Only the lines holding the string "scene" are needed. Copy each one.

> **Provided records**:
◆ ◆ ◆ ◆ ◆ ◆ ◆

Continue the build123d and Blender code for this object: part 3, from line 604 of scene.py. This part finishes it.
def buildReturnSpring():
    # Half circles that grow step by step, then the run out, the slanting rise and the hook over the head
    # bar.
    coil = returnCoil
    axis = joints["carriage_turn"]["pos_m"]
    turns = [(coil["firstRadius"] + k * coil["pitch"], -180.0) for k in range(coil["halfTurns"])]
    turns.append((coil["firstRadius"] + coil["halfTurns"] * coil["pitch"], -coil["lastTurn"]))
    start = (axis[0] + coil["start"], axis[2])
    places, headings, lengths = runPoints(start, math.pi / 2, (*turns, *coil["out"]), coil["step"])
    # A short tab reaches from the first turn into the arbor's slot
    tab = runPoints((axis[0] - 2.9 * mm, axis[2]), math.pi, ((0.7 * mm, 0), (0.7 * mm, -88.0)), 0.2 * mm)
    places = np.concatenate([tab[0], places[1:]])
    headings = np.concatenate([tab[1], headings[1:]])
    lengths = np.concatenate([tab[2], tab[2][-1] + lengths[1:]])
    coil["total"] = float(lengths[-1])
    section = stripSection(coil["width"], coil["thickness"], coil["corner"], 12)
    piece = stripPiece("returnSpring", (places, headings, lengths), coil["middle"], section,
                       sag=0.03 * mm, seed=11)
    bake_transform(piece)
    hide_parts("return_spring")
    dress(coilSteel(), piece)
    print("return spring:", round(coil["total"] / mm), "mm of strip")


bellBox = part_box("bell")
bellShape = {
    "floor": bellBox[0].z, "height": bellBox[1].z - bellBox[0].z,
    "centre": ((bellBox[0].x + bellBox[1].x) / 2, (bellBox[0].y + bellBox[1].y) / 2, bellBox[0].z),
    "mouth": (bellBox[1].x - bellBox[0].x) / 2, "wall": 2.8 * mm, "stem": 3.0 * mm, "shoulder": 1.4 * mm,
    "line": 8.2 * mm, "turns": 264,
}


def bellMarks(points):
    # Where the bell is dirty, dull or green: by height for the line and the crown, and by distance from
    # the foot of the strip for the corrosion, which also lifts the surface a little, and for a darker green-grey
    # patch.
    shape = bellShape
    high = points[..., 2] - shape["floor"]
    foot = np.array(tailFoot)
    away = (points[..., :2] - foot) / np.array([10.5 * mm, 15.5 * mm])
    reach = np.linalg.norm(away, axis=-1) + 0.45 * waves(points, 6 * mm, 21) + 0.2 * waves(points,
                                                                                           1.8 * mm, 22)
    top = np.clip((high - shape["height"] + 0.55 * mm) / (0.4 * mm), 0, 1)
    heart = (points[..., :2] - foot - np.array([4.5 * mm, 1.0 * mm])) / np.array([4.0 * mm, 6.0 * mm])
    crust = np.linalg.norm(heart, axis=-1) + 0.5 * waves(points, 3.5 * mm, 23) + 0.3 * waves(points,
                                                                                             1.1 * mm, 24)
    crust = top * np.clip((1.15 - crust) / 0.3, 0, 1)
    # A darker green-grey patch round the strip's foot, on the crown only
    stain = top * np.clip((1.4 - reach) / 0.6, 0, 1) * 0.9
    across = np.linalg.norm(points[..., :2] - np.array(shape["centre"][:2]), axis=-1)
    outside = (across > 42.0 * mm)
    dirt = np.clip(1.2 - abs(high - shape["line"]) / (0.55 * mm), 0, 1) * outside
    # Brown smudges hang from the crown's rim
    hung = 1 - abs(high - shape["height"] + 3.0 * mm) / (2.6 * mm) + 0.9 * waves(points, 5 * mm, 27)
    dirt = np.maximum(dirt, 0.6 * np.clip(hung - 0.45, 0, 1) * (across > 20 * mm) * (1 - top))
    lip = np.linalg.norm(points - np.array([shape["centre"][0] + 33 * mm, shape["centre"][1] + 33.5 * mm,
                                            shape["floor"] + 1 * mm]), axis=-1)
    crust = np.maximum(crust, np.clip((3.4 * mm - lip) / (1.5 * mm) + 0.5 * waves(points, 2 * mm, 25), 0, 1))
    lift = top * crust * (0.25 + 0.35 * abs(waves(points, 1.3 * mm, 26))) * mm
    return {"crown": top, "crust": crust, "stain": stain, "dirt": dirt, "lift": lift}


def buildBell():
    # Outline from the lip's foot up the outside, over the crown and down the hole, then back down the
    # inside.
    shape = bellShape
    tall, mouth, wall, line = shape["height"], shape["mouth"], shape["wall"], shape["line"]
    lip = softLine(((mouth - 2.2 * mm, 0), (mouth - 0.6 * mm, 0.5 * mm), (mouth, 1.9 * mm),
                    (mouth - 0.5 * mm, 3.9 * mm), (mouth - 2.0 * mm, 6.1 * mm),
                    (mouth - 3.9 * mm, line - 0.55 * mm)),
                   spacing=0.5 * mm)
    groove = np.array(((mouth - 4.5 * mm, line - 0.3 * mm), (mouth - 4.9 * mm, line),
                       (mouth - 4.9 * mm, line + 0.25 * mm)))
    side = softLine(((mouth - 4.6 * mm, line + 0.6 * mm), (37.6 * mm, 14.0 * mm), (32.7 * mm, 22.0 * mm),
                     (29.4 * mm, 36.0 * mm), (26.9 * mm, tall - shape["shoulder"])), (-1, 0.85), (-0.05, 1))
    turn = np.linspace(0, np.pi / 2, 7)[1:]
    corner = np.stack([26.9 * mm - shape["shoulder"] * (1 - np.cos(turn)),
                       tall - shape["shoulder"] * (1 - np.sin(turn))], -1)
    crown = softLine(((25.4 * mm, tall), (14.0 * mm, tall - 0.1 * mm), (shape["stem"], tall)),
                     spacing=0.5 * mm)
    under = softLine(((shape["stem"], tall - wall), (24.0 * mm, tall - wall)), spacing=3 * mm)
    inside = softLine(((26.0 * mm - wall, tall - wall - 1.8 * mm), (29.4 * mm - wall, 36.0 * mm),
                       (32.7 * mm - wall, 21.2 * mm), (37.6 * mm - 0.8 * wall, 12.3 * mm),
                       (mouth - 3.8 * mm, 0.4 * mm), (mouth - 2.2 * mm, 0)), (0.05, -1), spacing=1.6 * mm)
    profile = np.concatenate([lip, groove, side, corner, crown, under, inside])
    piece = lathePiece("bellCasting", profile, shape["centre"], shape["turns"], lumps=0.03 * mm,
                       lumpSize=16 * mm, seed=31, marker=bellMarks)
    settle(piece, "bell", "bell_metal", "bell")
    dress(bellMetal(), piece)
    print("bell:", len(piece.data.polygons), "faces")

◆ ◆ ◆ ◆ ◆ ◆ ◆

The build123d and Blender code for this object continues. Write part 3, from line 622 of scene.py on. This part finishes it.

◆ ◆ ◆ ◆ ◆ ◆ ◆

> **Exercise answer**:
Continue the build123d and Blender code for this object: part 3, from line 604 of scene.py. This part finishes it.
The build123d and Blender code for this object continues. Write part 3, from line 622 of scene.py on. This part finishes it.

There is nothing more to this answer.